Senate Inquiry into the performance of ASIC

Published by the Stockbrockers Association of Australia in the Stockbrokers Monthly, August 2014.

The Senate Economic References Committee Inquiry into the performance of ASIC handed down its final report on 26 June 2014. The Committee examined many aspects of ASIC's work. However, a particular focus was ASIC's treatment of misconduct by financial advisors and other staff at Commonwealth Financial Planning Limited.

The report contains 61 recommendations (11 of which were suggested by ASIC itself). This article examines some of these recommendations from the perspective of ASIC's market supervision and surveillance functions, although we note that the Committee did not concern itself directly with this aspect of ASIC's performance.

User pays funding model

The Committee recommended that ASIC's current funding arrangements be replaced by a user pays (cost recovery) model. ASIC supports the introduction of a user pays model that better reflects the costs associated with regulation. Our experience has shown that a user pays model can drive economic efficiencies and provide incentives for industry to improve standards and practices.

Since the transfer of market supervision to ASIC in August 2010, ASIC's new responsibilities have been funded by the Government subject to cost recovery from industry.  We have observed that market participants are now being more careful in how they design and implement algorithms. In this way, fees have acted like a proxy control on poorly written algorithms and messaging noise.

Skills and experience of ASIC staff

The Committee recommended that ASIC staff have the necessary skills and experience to identify complaints and reports of a serious nature requiring attention. ASIC's Market and Participant Supervision (MPS) team employs  highly qualified staff with many years of experience and qualifications in trading, markets, economics, accounting, quantitative finance, mathematics and law, among others. These staff have significant expertise in the mechanisms of the market and are trained to recognise and respond to market misconduct. Senior staff supervise the handling of all markets misconduct matters.

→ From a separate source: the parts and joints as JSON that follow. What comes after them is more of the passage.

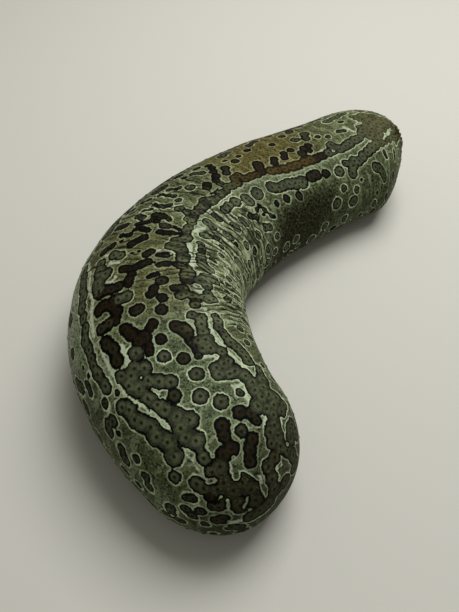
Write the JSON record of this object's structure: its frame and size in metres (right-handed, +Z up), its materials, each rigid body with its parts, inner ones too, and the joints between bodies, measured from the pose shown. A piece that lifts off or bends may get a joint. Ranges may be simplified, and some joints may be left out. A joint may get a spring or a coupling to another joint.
{
  "type": "sea cucumber",
  "caption": "Life-size still model of a leopard sea cucumber, bent in a wide curve on its flat sole, with a blunt mouth end, a puckered vent and short tube feet.",
  "frame": {"origin": "on the floor under the middle of the body's bounding box", "axes": "+Z up; +Y from the mouth end towards the vent end; +X towards the hollow side of the bend"},
  "size_m": [0.2202, 0.3175, 0.0736],
  "materials": {
    "skin": "leathery wet skin, olive grey with ringed brown spots",
    "tentacles": "soft wet flesh, dark brown"
  },
  "bodies": {
    "root": {"anterior_end": "skin", "fore_body": "skin", "mid_body_front": "skin", "mid_body_rear": "skin", "hind_body": "skin", "posterior_end": "skin", "oral_tentacles": "tentacles"}
  },
  "joints": []
}
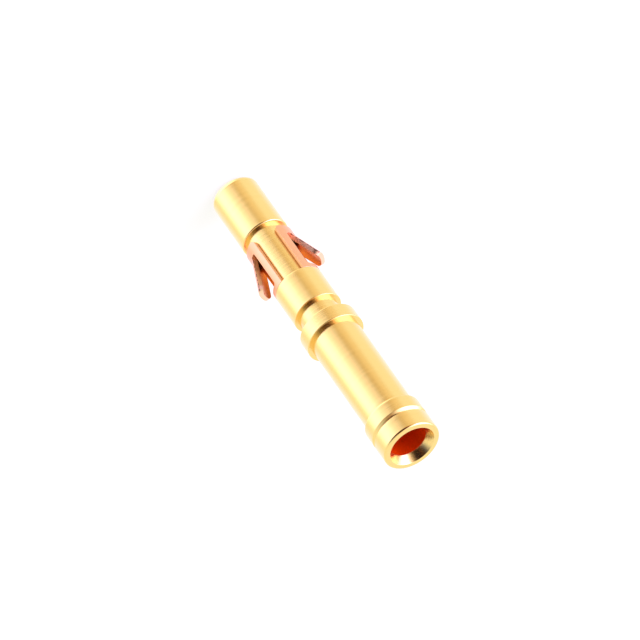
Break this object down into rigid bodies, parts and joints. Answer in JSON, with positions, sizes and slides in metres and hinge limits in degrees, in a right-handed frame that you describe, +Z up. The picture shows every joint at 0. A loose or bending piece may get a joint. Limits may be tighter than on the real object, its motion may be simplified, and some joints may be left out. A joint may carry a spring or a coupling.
{
  "type": "crimp pin contact",
  "caption": "Turned crimp pin contact with a wire barrel open at the rear, a seating flange and a split spring clip whose flared tines retain it in a connector.",
  "frame": {"origin": "on the contact's axis, at the surface that its pin's flat nose stands on", "axes": "+Z up the contact's axis from the pin's nose to the wire mouth, -Y through the middle of the clip's gap, +X across to one tine"},
  "size_m": [0.0038, 0.0032, 0.0191],
  "materials": {
    "gold_plate": "satin gold plate over a turned copper alloy body",
    "clip_copper": "bare beryllium copper strip, smooth rolled faces and sheared edges"
  },
  "bodies": {
    "root": {"contact_body": "gold_plate", "retention_clip": "clip_copper"}
  },
  "joints": []
}
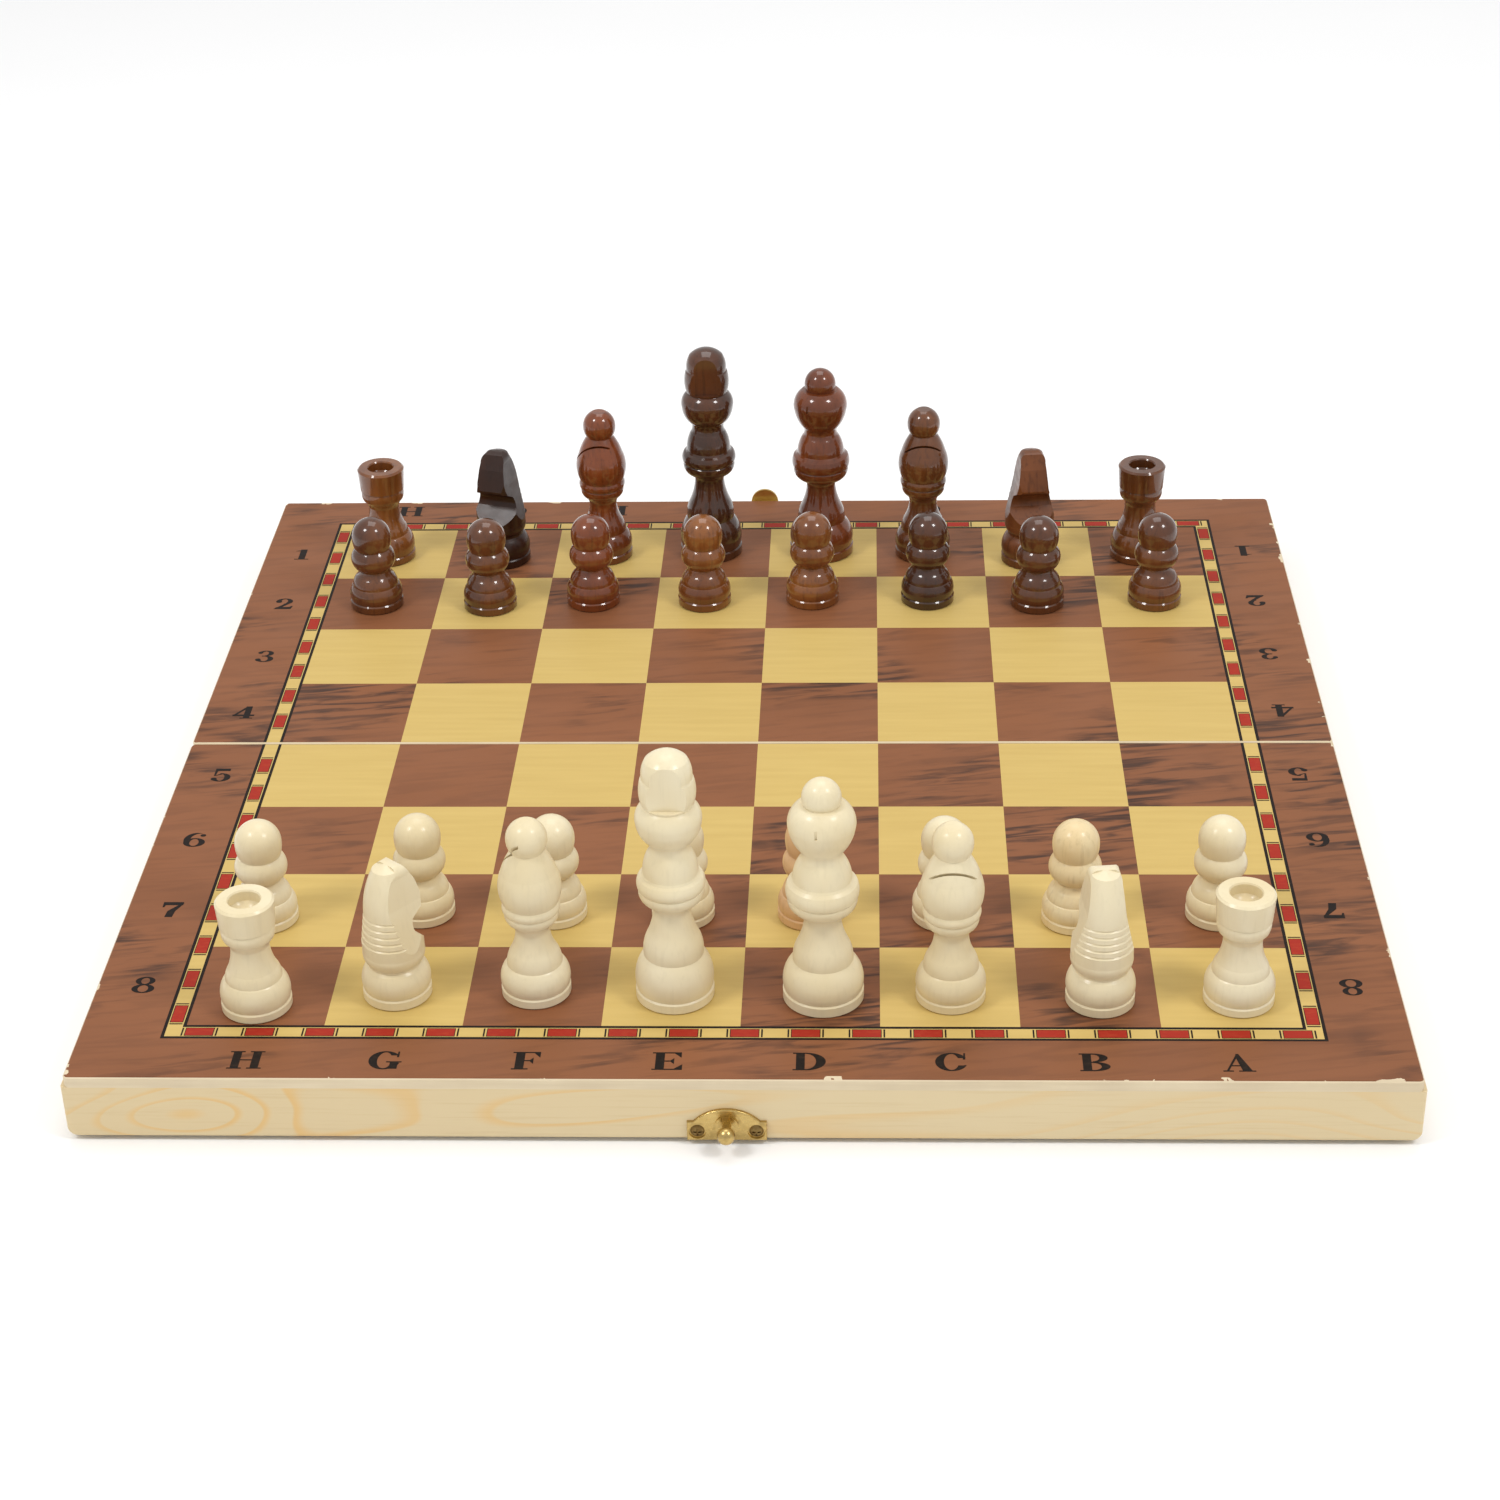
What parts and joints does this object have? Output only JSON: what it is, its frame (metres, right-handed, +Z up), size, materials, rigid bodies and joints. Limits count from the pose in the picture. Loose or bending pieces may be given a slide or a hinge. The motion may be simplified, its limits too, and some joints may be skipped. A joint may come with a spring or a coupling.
{
  "type": "chess set with folding board",
  "caption": "Folding wooden box board in two hinged halves with a brass hook latch, and turned chessmen set up on it.",
  "frame": {"origin": "on the rim plane, under the middle of the seam between the halves", "axes": "+X to the right along the near edge, +Y from the near player to the far one, +Z up"},
  "size_m": [0.34, 0.3409, 0.0923],
  "materials": {
    "printed_board": "satin print",
    "pine": "satin lacquer",
    "brass": "bright plated",
    "brass_screw": "bright plated",
    "cream_lacquer": "gloss lacquer",
    "brown_lacquer": "gloss lacquer"
  },
  "bodies": {
    "near_half": {"near_panel": "printed_board", "near_outer_rail": "pine", "near_left_rail": "pine", "near_right_rail": "pine", "near_seam_rail": "pine", "near_hinge_screws": "brass_screw", "left_hinge_near_leaf": "brass", "right_hinge_near_leaf": "brass", "left_hinge_pin": "brass", "right_hinge_pin": "brass", "catch_plate": "brass", "catch_screws": "brass_screw", "catch_knob": "brass"},
    "far_half": {"far_panel": "printed_board", "far_outer_rail": "pine", "far_left_rail": "pine", "far_right_rail": "pine", "far_seam_rail": "pine", "far_hinge_screws": "brass_screw", "left_hinge_far_leaf": "brass", "right_hinge_far_leaf": "brass", "latch_plate": "brass", "latch_screws": "brass_screw", "latch_rivet": "brass"},
    "latch_arm": {"latch_arm": "brass"},
    "white_rook_left": {"white_rook_left": "cream_lacquer"},
    "white_knight_left": {"white_knight_left": "cream_lacquer"},
    "white_bishop_left": {"white_bishop_left": "cream_lacquer"},
    "white_king": {"white_king": "cream_lacquer"},
    "white_queen": {"white_queen": "cream_lacquer"},
    "white_bishop_right": {"white_bishop_right": "cream_lacquer"},
    "white_knight_right": {"white_knight_right": "cream_lacquer"},
    "white_rook_right": {"white_rook_right": "cream_lacquer"},
    "white_pawn_1": {"white_pawn_1": "cream_lacquer"},
    "white_pawn_2": {"white_pawn_2": "cream_lacquer"},
    "white_pawn_3": {"white_pawn_3": "cream_lacquer"},
    "white_pawn_4": {"white_pawn_4": "cream_lacquer"},
    "white_pawn_5": {"white_pawn_5": "cream_lacquer"},
    "white_pawn_6": {"white_pawn_6": "cream_lacquer"},
    "white_pawn_7": {"white_pawn_7": "cream_lacquer"},
    "white_pawn_8": {"white_pawn_8": "cream_lacquer"},
    "black_rook_left": {"black_rook_left": "brown_lacquer"},
    "black_knight_left": {"black_knight_left": "brown_lacquer"},
    "black_bishop_left": {"black_bishop_left": "brown_lacquer"},
    "black_king": {"black_king": "brown_lacquer"},
    "black_queen": {"black_queen": "brown_lacquer"},
    "black_bishop_right": {"black_bishop_right": "brown_lacquer"},
    "black_knight_right": {"black_knight_right": "brown_lacquer"},
    "black_rook_right": {"black_rook_right": "brown_lacquer"},
    "black_pawn_1": {"black_pawn_1": "brown_lacquer"},
    "black_pawn_2": {"black_pawn_2": "brown_lacquer"},
    "black_pawn_3": {"black_pawn_3": "brown_lacquer"},
    "black_pawn_4": {"black_pawn_4": "brown_lacquer"},
    "black_pawn_5": {"black_pawn_5": "brown_lacquer"},
    "black_pawn_6": {"black_pawn_6": "brown_lacquer"},
    "black_pawn_7": {"black_pawn_7": "brown_lacquer"},
    "black_pawn_8": {"black_pawn_8": "brown_lacquer"}
  },
  "joints": [
    {"name": "fold", "type": "hinge", "parent": "near_half", "child": "far_half", "pos_m": [0, 0, 0], "axis": [-1, 0, 0], "range_deg": [0, 180]},
    {"name": "latch_swing", "type": "hinge", "parent": "far_half", "child": "latch_arm", "pos_m": [-0.0029, 0.16675, 0.005], "axis": [0, 1, 0], "range_deg": [0, 180]},
    {"name": "lift_white_rook_left", "type": "slide", "parent": "near_half", "child": "white_rook_left", "axis": [0, 0, 1], "range_m": [0, 0.08]},
    {"name": "lift_white_knight_left", "type": "slide", "parent": "near_half", "child": "white_knight_left", "axis": [0, 0, 1], "range_m": [0, 0.08]},
    {"name": "lift_white_bishop_left", "type": "slide", "parent": "near_half", "child": "white_bishop_left", "axis": [0, 0, 1], "range_m": [0, 0.08]},
    {"name": "lift_white_king", "type": "slide", "parent": "near_half", "child": "white_king", "axis": [0, 0, 1], "range_m": [0, 0.08]},
    {"name": "lift_white_queen", "type": "slide", "parent": "near_half", "child": "white_queen", "axis": [0, 0, 1], "range_m": [0, 0.08]},
    {"name": "lift_white_bishop_right", "type": "slide", "parent": "near_half", "child": "white_bishop_right", "axis": [0, 0, 1], "range_m": [0, 0.08]},
    {"name": "lift_white_knight_right", "type": "slide", "parent": "near_half", "child": "white_knight_right", "axis": [0, 0, 1], "range_m": [0, 0.08]},
    {"name": "lift_white_rook_right", "type": "slide", "parent": "near_half", "child": "white_rook_right", "axis": [0, 0, 1], "range_m": [0, 0.08]},
    {"name": "lift_white_pawn_1", "type": "slide", "parent": "near_half", "child": "white_pawn_1", "axis": [0, 0, 1], "range_m": [0, 0.08]},
    {"name": "lift_white_pawn_2", "type": "slide", "parent": "near_half", "child": "white_pawn_2", "axis": [0, 0, 1], "range_m": [0, 0.08]},
    {"name": "lift_white_pawn_3", "type": "slide", "parent": "near_half", "child": "white_pawn_3", "axis": [0, 0, 1], "range_m": [0, 0.08]},
    {"name": "lift_white_pawn_4", "type": "slide", "parent": "near_half", "child": "white_pawn_4", "axis": [0, 0, 1], "range_m": [0, 0.08]},
    {"name": "lift_white_pawn_5", "type": "slide", "parent": "near_half", "child": "white_pawn_5", "axis": [0, 0, 1], "range_m": [0, 0.08]},
    {"name": "lift_white_pawn_6", "type": "slide", "parent": "near_half", "child": "white_pawn_6", "axis": [0, 0, 1], "range_m": [0, 0.08]},
    {"name": "lift_white_pawn_7", "type": "slide", "parent": "near_half", "child": "white_pawn_7", "axis": [0, 0, 1], "range_m": [0, 0.08]},
    {"name": "lift_white_pawn_8", "type": "slide", "parent": "near_half", "child": "white_pawn_8", "axis": [0, 0, 1], "range_m": [0, 0.08]},
    {"name": "lift_black_rook_left", "type": "slide", "parent": "far_half", "child": "black_rook_left", "axis": [0, 0, 1], "range_m": [0, 0.08]},
    {"name": "lift_black_knight_left", "type": "slide", "parent": "far_half", "child": "black_knight_left", "axis": [0, 0, 1], "range_m": [0, 0.08]},
    {"name": "lift_black_bishop_left", "type": "slide", "parent": "far_half", "child": "black_bishop_left", "axis": [0, 0, 1], "range_m": [0, 0.08]},
    {"name": "lift_black_king", "type": "slide", "parent": "far_half", "child": "black_king", "axis": [0, 0, 1], "range_m": [0, 0.08]},
    {"name": "lift_black_queen", "type": "slide", "parent": "far_half", "child": "black_queen", "axis": [0, 0, 1], "range_m": [0, 0.08]},
    {"name": "lift_black_bishop_right", "type": "slide", "parent": "far_half", "child": "black_bishop_right", "axis": [0, 0, 1], "range_m": [0, 0.08]},
    {"name": "lift_black_knight_right", "type": "slide", "parent": "far_half", "child": "black_knight_right", "axis": [0, 0, 1], "range_m": [0, 0.08]},
    {"name": "lift_black_rook_right", "type": "slide", "parent": "far_half", "child": "black_rook_right", "axis": [0, 0, 1], "range_m": [0, 0.08]},
    {"name": "lift_black_pawn_1", "type": "slide", "parent": "far_half", "child": "black_pawn_1", "axis": [0, 0, 1], "range_m": [0, 0.08]},
    {"name": "lift_black_pawn_2", "type": "slide", "parent": "far_half", "child": "black_pawn_2", "axis": [0, 0, 1], "range_m": [0, 0.08]},
    {"name": "lift_black_pawn_3", "type": "slide", "parent": "far_half", "child": "black_pawn_3", "axis": [0, 0, 1], "range_m": [0, 0.08]},
    {"name": "lift_black_pawn_4", "type": "slide", "parent": "far_half", "child": "black_pawn_4", "axis": [0, 0, 1], "range_m": [0, 0.08]},
    {"name": "lift_black_pawn_5", "type": "slide", "parent": "far_half", "child": "black_pawn_5", "axis": [0, 0, 1], "range_m": [0, 0.08]},
    {"name": "lift_black_pawn_6", "type": "slide", "parent": "far_half", "child": "black_pawn_6", "axis": [0, 0, 1], "range_m": [0, 0.08]},
    {"name": "lift_black_pawn_7", "type": "slide", "parent": "far_half", "child": "black_pawn_7", "axis": [0, 0, 1], "range_m": [0, 0.08]},
    {"name": "lift_black_pawn_8", "type": "slide", "parent": "far_half", "child": "black_pawn_8", "axis": [0, 0, 1], "range_m": [0, 0.08]}
  ]
}
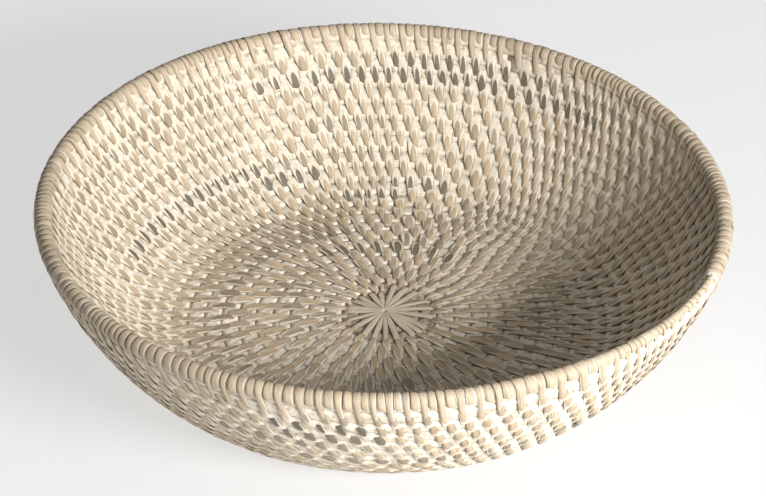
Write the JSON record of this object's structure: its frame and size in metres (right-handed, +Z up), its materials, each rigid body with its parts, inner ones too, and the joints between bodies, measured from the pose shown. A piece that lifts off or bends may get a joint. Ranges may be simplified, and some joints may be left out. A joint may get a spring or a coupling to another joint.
{
  "type": "coiled rattan bowl basket",
  "caption": "Shallow round bowl basket, coiled from a round rattan core rod sewn with whitewashed split rattan strips.",
  "frame": {"origin": "middle of the circle that the bowl stands on, at its underside", "axes": "+Z up out of the bowl's mouth; the outer end of the core rod lies at the rim on the +X side"},
  "size_m": [0.2966, 0.2981, 0.0743],
  "materials": {
    "core_rod": "matt bare rattan core",
    "sewing_strip": "split rattan, whitewashed and rubbed back to tan",
    "star_strip": "split rattan, thinly whitewashed",
    "rim_strip": "split rattan, whitewashed, rubbed back on the crown of the rim"
  },
  "bodies": {
    "root": {"core_rod_1": "core_rod", "core_rod_2": "core_rod", "core_rod_3": "core_rod", "core_rod_4": "core_rod", "core_rod_5": "core_rod", "core_rod_6": "core_rod", "core_rod_7": "core_rod", "rim_end_binding": "rim_strip", "rim_strip_1": "rim_strip", "rim_strip_2": "rim_strip", "rim_strip_3": "rim_strip", "sewing_strip_01": "sewing_strip", "sewing_strip_02": "sewing_strip", "sewing_strip_03": "sewing_strip", "sewing_strip_04": "sewing_strip", "sewing_strip_05": "sewing_strip", "sewing_strip_06": "sewing_strip", "sewing_strip_07": "sewing_strip", "sewing_strip_08": "sewing_strip", "sewing_strip_09": "sewing_strip", "sewing_strip_10": "sewing_strip", "sewing_strip_11": "sewing_strip", "sewing_strip_12": "sewing_strip", "sewing_strip_13": "sewing_strip", "sewing_strip_14": "sewing_strip", "sewing_strip_15": "sewing_strip", "sewing_strip_16": "sewing_strip", "sewing_strip_17": "sewing_strip", "sewing_strip_18": "sewing_strip", "sewing_strip_19": "sewing_strip", "sewing_strip_20": "sewing_strip", "sewing_strip_21": "sewing_strip", "sewing_strip_22": "sewing_strip", "sewing_strip_23": "sewing_strip", "sewing_strip_24": "sewing_strip", "sewing_strip_25": "sewing_strip", "sewing_strip_26": "sewing_strip", "sewing_strip_27": "sewing_strip", "sewing_strip_28": "sewing_strip", "sewing_strip_29": "sewing_strip", "sewing_strip_30": "sewing_strip", "sewing_strip_31": "sewing_strip", "sewing_strip_32": "sewing_strip", "sewing_strip_33": "sewing_strip", "sewing_strip_34": "sewing_strip", "sewing_strip_35": "sewing_strip", "sewing_strip_36": "sewing_strip", "sewing_strip_37": "sewing_strip", "sewing_strip_38": "sewing_strip", "sewing_strip_39": "sewing_strip", "sewing_strip_40": "sewing_strip", "sewing_strip_41": "sewing_strip", "star_strips": "star_strip"}
  },
  "joints": []
}
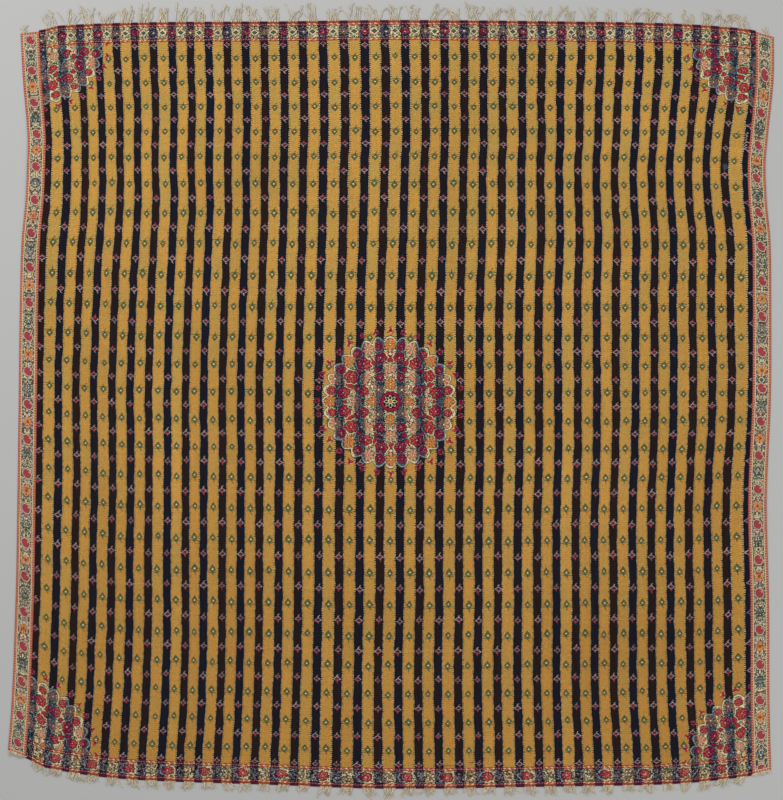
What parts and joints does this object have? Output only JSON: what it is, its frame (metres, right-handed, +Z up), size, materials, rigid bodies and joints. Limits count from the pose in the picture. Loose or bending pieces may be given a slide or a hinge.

Identifying deficiencies in internal compliance arrangements

The Committee recommended that ASIC review its surveillance activity with a view to making it more effective in detecting deficiencies in licensee's internal compliance arrangements. MPS has been enhancing the way we identify compliance issues by augmenting our risk based approach to reviews of licensees. We review a licensee's control environment, including preventive controls such as having adequate policies, procedures, processes and training to prevent errors. In addition, we perform sample testing resulting in increased detection of deficiencies in a licensee's risk and compliance arrangements.

Where compliance deficiencies issues are identified, we undertake additional action, including on-site visits, document requests or thematic reviews. In addition, we maintain an open and active dialogue with market participants to address compliance concerns.

Handling of complaints

The Committee recommended that ASIC undertake an internal review of the way it manages complaints from retail investors and consumers. The Committee also recommended that ASIC establish a dedicated channel for complaints from key professional bodies, industry bodies and consumer groups.

In addition to ASIC's real time market surveillance activities, we allocate resources to examining complaints made by individuals and entities about markets issues. Individuals or entities wishing to lodge a complaint about the conduct of a market participant are encouraged to do so via ASIC's markets hotline or email address:

Hotline:         1300 029 454

Email:  market.participants@asic.gov.au

Market participants are also encouraged to raise any trading issues or concerns with us at an early stage. All complaints and reports are thoroughly reviewed and addressed by staff with relevant markets expertise in accordance with ASIC's practices and procedures. On occasion, this may involve meeting with the complainant to seek further information.

Publishing surveillance outcomes

The Committee recommended that ASIC make the findings of its surveillance (of financial advice businesses) public. The MPS team publishes key market supervision and surveillance outcomes and statistics every six months. The upcoming market supervision report for the period 1 January to 30 June 2014 will be released next month.

Conclusion

We are proud of our strong performance as the markets regulator, which has been recognised internationally. In 2012, the International Monetary Fund published the findings of Australia's Financial Sector Assessment Program (FSAP). The FSAP review commented that "ASIC has rightfully earned its reputation as an effective and credible enforcer of market regulation".[1] The FSAP review also noted that "The Australian legal and regulatory framework for securities markets exhibits a high level of compliance with the International Organization of Securities Commissions (IOSCO) Principles."[2] We will continue to strive to ensure that Australia’s financial markets are fair and transparent and supported by confident and informed investors and consumers.



[1] International Monetary Fund, 'Australia: Financial System Stability Assessment', IMF Country Report No. 12/308, November 2012, p. 25.

[2] International Monetary Fund, 'Australia: Report on the Observance of Standards and Codes (ROSC) - Summary Assessments', IMF Country Report No. 12/307, November 2012, p. 34.